# [Aim]
Each of the entries should be retyped precisely as it appears.

|---|

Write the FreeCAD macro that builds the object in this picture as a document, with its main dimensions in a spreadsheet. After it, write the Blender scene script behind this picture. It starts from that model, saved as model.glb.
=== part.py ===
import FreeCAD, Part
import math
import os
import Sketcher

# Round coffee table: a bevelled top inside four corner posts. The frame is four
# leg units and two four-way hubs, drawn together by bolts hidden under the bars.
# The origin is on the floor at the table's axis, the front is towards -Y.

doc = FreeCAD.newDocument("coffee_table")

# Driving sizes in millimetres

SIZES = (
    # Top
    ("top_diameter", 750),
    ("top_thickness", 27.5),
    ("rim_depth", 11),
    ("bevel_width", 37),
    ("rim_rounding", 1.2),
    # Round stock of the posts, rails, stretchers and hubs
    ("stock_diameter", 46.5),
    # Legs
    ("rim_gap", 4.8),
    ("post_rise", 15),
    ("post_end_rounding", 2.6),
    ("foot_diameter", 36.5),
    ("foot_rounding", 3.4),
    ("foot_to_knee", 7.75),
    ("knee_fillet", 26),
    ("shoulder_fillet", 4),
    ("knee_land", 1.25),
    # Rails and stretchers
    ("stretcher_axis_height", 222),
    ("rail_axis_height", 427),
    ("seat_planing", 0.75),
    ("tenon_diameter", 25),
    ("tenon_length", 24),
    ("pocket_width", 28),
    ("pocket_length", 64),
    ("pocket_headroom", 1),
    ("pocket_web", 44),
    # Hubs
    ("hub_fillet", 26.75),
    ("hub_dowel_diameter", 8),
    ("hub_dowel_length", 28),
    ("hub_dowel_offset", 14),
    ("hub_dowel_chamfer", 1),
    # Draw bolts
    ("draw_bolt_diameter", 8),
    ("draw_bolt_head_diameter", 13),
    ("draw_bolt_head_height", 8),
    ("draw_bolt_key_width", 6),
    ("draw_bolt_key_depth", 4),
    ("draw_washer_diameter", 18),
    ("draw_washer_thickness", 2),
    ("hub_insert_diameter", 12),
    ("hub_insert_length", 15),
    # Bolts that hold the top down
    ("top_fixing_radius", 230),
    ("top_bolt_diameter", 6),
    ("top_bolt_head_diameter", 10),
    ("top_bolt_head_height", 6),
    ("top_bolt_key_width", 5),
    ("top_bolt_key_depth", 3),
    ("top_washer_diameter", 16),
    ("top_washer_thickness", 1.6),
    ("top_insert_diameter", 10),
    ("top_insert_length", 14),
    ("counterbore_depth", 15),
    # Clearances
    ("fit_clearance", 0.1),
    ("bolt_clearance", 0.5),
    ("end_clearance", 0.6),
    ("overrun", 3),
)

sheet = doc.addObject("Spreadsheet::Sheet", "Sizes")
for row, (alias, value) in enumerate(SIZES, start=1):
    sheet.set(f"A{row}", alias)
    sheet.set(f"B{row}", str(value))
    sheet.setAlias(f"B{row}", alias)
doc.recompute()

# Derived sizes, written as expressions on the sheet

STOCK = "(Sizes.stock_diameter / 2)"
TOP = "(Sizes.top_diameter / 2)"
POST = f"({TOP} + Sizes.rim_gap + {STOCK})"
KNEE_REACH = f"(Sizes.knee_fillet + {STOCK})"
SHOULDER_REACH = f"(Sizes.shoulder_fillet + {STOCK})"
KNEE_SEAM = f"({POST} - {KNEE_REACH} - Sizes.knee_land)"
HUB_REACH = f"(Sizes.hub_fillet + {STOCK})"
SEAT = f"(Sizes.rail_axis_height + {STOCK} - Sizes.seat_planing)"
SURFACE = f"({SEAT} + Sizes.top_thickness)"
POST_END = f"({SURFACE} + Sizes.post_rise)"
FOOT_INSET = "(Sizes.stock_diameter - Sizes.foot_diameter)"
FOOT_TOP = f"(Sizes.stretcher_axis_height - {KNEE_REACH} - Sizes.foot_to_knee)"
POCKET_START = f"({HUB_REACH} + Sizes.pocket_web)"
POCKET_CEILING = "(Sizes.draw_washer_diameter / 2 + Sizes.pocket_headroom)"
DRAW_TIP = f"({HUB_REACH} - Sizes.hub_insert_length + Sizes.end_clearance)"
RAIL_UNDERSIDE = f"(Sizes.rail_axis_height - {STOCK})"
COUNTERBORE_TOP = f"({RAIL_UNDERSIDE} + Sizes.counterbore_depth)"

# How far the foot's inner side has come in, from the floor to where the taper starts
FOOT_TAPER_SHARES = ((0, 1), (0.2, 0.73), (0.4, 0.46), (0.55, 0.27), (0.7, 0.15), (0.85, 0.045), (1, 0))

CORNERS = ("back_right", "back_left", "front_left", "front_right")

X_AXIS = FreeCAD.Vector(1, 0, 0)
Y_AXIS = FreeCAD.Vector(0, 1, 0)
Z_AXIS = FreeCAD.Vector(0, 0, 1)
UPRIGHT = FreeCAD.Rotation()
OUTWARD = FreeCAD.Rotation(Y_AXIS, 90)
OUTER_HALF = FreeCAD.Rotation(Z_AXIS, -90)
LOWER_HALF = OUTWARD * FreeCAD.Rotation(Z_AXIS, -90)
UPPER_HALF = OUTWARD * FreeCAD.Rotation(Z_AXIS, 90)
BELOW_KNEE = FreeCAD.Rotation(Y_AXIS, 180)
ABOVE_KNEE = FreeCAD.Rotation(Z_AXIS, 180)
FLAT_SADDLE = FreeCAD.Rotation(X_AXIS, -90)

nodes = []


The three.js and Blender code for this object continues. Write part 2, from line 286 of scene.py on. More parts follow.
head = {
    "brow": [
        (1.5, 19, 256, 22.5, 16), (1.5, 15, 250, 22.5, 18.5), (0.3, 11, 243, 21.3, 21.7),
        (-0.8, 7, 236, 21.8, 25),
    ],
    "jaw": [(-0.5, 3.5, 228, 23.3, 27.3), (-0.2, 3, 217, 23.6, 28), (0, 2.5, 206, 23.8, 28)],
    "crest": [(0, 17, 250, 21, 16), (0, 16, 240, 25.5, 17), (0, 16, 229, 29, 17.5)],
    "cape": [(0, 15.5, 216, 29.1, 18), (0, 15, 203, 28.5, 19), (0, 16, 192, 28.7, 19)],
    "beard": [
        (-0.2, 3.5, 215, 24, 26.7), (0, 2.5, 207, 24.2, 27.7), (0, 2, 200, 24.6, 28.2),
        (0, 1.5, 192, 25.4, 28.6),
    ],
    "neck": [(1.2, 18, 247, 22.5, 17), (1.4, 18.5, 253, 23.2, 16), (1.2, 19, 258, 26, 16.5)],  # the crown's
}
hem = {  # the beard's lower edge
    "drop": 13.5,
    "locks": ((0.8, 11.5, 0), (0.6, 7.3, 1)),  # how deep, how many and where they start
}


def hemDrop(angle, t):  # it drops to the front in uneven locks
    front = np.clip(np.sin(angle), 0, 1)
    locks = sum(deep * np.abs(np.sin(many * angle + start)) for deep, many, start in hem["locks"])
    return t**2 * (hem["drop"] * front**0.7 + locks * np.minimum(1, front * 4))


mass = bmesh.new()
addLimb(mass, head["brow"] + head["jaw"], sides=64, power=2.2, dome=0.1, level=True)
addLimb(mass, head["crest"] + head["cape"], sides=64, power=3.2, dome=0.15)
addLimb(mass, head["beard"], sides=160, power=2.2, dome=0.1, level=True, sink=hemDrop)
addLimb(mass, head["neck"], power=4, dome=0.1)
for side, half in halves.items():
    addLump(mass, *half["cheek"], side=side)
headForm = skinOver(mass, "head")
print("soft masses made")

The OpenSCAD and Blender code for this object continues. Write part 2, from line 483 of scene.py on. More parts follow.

|---|

# [Expected answer]
Write the FreeCAD macro that builds the object in this picture as a document, with its main dimensions in a spreadsheet. After it, write the Blender scene script behind this picture. It starts from that model, saved as model.glb.
=== part.py ===
import FreeCAD, Part
import math
import os
import Sketcher

# Round coffee table: a bevelled top inside four corner posts. The frame is four
# leg units and two four-way hubs, drawn together by bolts hidden under the bars.
# The origin is on the floor at the table's axis, the front is towards -Y.

doc = FreeCAD.newDocument("coffee_table")

# Driving sizes in millimetres

SIZES = (
    # Top
    ("top_diameter", 750),
    ("top_thickness", 27.5),
    ("rim_depth", 11),
    ("bevel_width", 37),
    ("rim_rounding", 1.2),
    # Round stock of the posts, rails, stretchers and hubs
    ("stock_diameter", 46.5),
    # Legs
    ("rim_gap", 4.8),
    ("post_rise", 15),
    ("post_end_rounding", 2.6),
    ("foot_diameter", 36.5),
    ("foot_rounding", 3.4),
    ("foot_to_knee", 7.75),
    ("knee_fillet", 26),
    ("shoulder_fillet", 4),
    ("knee_land", 1.25),
    # Rails and stretchers
    ("stretcher_axis_height", 222),
    ("rail_axis_height", 427),
    ("seat_planing", 0.75),
    ("tenon_diameter", 25),
    ("tenon_length", 24),
    ("pocket_width", 28),
    ("pocket_length", 64),
    ("pocket_headroom", 1),
    ("pocket_web", 44),
    # Hubs
    ("hub_fillet", 26.75),
    ("hub_dowel_diameter", 8),
    ("hub_dowel_length", 28),
    ("hub_dowel_offset", 14),
    ("hub_dowel_chamfer", 1),
    # Draw bolts
    ("draw_bolt_diameter", 8),
    ("draw_bolt_head_diameter", 13),
    ("draw_bolt_head_height", 8),
    ("draw_bolt_key_width", 6),
    ("draw_bolt_key_depth", 4),
    ("draw_washer_diameter", 18),
    ("draw_washer_thickness", 2),
    ("hub_insert_diameter", 12),
    ("hub_insert_length", 15),
    # Bolts that hold the top down
    ("top_fixing_radius", 230),
    ("top_bolt_diameter", 6),
    ("top_bolt_head_diameter", 10),
    ("top_bolt_head_height", 6),
    ("top_bolt_key_width", 5),
    ("top_bolt_key_depth", 3),
    ("top_washer_diameter", 16),
    ("top_washer_thickness", 1.6),
    ("top_insert_diameter", 10),
    ("top_insert_length", 14),
    ("counterbore_depth", 15),
    # Clearances
    ("fit_clearance", 0.1),
    ("bolt_clearance", 0.5),
    ("end_clearance", 0.6),
    ("overrun", 3),
)

sheet = doc.addObject("Spreadsheet::Sheet", "Sizes")
for row, (alias, value) in enumerate(SIZES, start=1):
    sheet.set(f"A{row}", alias)
    sheet.set(f"B{row}", str(value))
    sheet.setAlias(f"B{row}", alias)
doc.recompute()

# Derived sizes, written as expressions on the sheet

STOCK = "(Sizes.stock_diameter / 2)"
TOP = "(Sizes.top_diameter / 2)"
POST = f"({TOP} + Sizes.rim_gap + {STOCK})"
KNEE_REACH = f"(Sizes.knee_fillet + {STOCK})"
SHOULDER_REACH = f"(Sizes.shoulder_fillet + {STOCK})"
KNEE_SEAM = f"({POST} - {KNEE_REACH} - Sizes.knee_land)"
HUB_REACH = f"(Sizes.hub_fillet + {STOCK})"
SEAT = f"(Sizes.rail_axis_height + {STOCK} - Sizes.seat_planing)"
SURFACE = f"({SEAT} + Sizes.top_thickness)"
POST_END = f"({SURFACE} + Sizes.post_rise)"
FOOT_INSET = "(Sizes.stock_diameter - Sizes.foot_diameter)"
FOOT_TOP = f"(Sizes.stretcher_axis_height - {KNEE_REACH} - Sizes.foot_to_knee)"
POCKET_START = f"({HUB_REACH} + Sizes.pocket_web)"
POCKET_CEILING = "(Sizes.draw_washer_diameter / 2 + Sizes.pocket_headroom)"
DRAW_TIP = f"({HUB_REACH} - Sizes.hub_insert_length + Sizes.end_clearance)"
RAIL_UNDERSIDE = f"(Sizes.rail_axis_height - {STOCK})"
COUNTERBORE_TOP = f"({RAIL_UNDERSIDE} + Sizes.counterbore_depth)"

# How far the foot's inner side has come in, from the floor to where the taper starts
FOOT_TAPER_SHARES = ((0, 1), (0.2, 0.73), (0.4, 0.46), (0.55, 0.27), (0.7, 0.15), (0.85, 0.045), (1, 0))

CORNERS = ("back_right", "back_left", "front_left", "front_right")

X_AXIS = FreeCAD.Vector(1, 0, 0)
Y_AXIS = FreeCAD.Vector(0, 1, 0)
Z_AXIS = FreeCAD.Vector(0, 0, 1)
UPRIGHT = FreeCAD.Rotation()
OUTWARD = FreeCAD.Rotation(Y_AXIS, 90)
OUTER_HALF = FreeCAD.Rotation(Z_AXIS, -90)
LOWER_HALF = OUTWARD * FreeCAD.Rotation(Z_AXIS, -90)
UPPER_HALF = OUTWARD * FreeCAD.Rotation(Z_AXIS, 90)
BELOW_KNEE = FreeCAD.Rotation(Y_AXIS, 180)
ABOVE_KNEE = FreeCAD.Rotation(Z_AXIS, 180)
FLAT_SADDLE = FreeCAD.Rotation(X_AXIS, -90)

nodes = []


The three.js and Blender code for this object continues. Write part 2, from line 286 of scene.py on. More parts follow.
head = {
    "brow": [
        (1.5, 19, 256, 22.5, 16), (1.5, 15, 250, 22.5, 18.5), (0.3, 11, 243, 21.3, 21.7),
        (-0.8, 7, 236, 21.8, 25),
    ],
    "jaw": [(-0.5, 3.5, 228, 23.3, 27.3), (-0.2, 3, 217, 23.6, 28), (0, 2.5, 206, 23.8, 28)],
    "crest": [(0, 17, 250, 21, 16), (0, 16, 240, 25.5, 17), (0, 16, 229, 29, 17.5)],
    "cape": [(0, 15.5, 216, 29.1, 18), (0, 15, 203, 28.5, 19), (0, 16, 192, 28.7, 19)],
    "beard": [
        (-0.2, 3.5, 215, 24, 26.7), (0, 2.5, 207, 24.2, 27.7), (0, 2, 200, 24.6, 28.2),
        (0, 1.5, 192, 25.4, 28.6),
    ],
    "neck": [(1.2, 18, 247, 22.5, 17), (1.4, 18.5, 253, 23.2, 16), (1.2, 19, 258, 26, 16.5)],  # the crown's
}
hem = {  # the beard's lower edge
    "drop": 13.5,
    "locks": ((0.8, 11.5, 0), (0.6, 7.3, 1)),  # how deep, how many and where they start
}


def hemDrop(angle, t):  # it drops to the front in uneven locks
    front = np.clip(np.sin(angle), 0, 1)
    locks = sum(deep * np.abs(np.sin(many * angle + start)) for deep, many, start in hem["locks"])
    return t**2 * (hem["drop"] * front**0.7 + locks * np.minimum(1, front * 4))


mass = bmesh.new()
addLimb(mass, head["brow"] + head["jaw"], sides=64, power=2.2, dome=0.1, level=True)
addLimb(mass, head["crest"] + head["cape"], sides=64, power=3.2, dome=0.15)
addLimb(mass, head["beard"], sides=160, power=2.2, dome=0.1, level=True, sink=hemDrop)
addLimb(mass, head["neck"], power=4, dome=0.1)
for side, half in halves.items():
    addLump(mass, *half["cheek"], side=side)
headForm = skinOver(mass, "head")
print("soft masses made")

The OpenSCAD and Blender code for this object continues. Write part 2, from line 483 of scene.py on. More parts follow.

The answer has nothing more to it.